There is going to be a driver coming out tomorrow which should introduce Vulkan DLSS and Proton DLSS, so hopefully the fix is there, and it should given the wording that it will be included in upcoming releases.

1 Like

In which version we can expect it?

Can you try to reproduce it with 470.42.01? I never experienced this issue with my DP monitors, but it would be nice to see if someone can try and reproduce it.

For Manjaro/Arch users should be as easy as using the dkms

For Ubuntu users, goodluck.

This entire thread is people confirming every driver version since 470 (date of release) have the problem, if you’ve never experienced it why are you on the thread for a problem you’ve never had

2 Likes

A quick test with 470.42.01 on arch: it work’s. At least, no crash and I got a usable system. But I do not use CUDA, openCL or 32Bit stuff.

1 Like

Maybe because the entire thread is people confirming issue since 460.80 and 470.42.01 has been shipped after @amrits confirmed issues is solved ?
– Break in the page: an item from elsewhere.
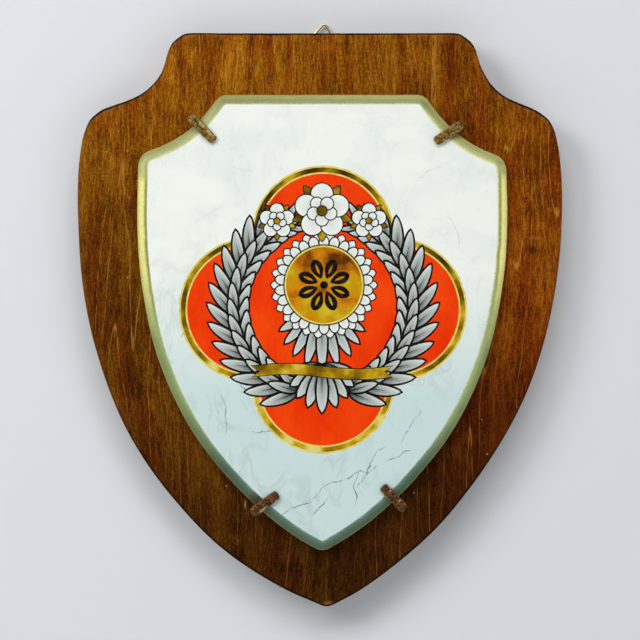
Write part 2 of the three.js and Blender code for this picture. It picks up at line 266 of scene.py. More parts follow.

Ok so on Arch having installed:

  • nvidia-dkms-performance
  • nvidia-utils-performance
  • nvidia-settings-performance
  • opencl-nvidia-performance
  • lib32-nvidia-utils-performance
  • lib32-opencl-nvidia-performance

Giving me a system with:

  • nvidia-dkms-performance 470.42.01-1
  • nvidia-utils-performance 470.42.01-1
  • linux 5.12.11.arch1-1
  • nvidia-settings-performance 470.42.01-1
  • lib32-nvidia-utils-performance 470.42.01-1
  • opencl-nvidia-performance 470.42.01-1
  • lib32-opencl-nvidia-performance 470.42.01-1

Everything seems to work fine:

  • X seems to be working fine
  • Steam launches
  • Native games seem to work (tried Factorio)
  • nvidia-container-toolkit seems to work as well with the annoying passing in devices but still works
sudo docker run --gpus all \
    --device /dev/nvidia0 \
    --device /dev/nvidia-uvm \
    --device /dev/nvidia-uvm-tools \
    --device /dev/nvidiactl \
    -it nvidia/cuda:11.0-base nvidia-smi

I have yet to try a cuda sample as I have nothing on hand ready/ quickly to do so

1 Like

Is there a solution for Ubuntu users ?

On Fedora 34 installing 470.42.01 from rpmfusion rawhide fixes the problem for me.

it works now, as suggested i have installed 450-server drivers

On Ubuntu you can either install the nvidia-driver-460-server which has the older 460.73.01 without the bug, install the beta 470 driver directly from Nvidia or from this PPA Nvidia testing - Do not use on production systems : Alberto Milone

1 Like

Just tested on my end with KDE Neon 20.04 and it finally works!

I needed to go back, however, because of Steam wouldn’t launch. I am glad, however, that it finally was resolved. Hopefully the fix will land on 465, too!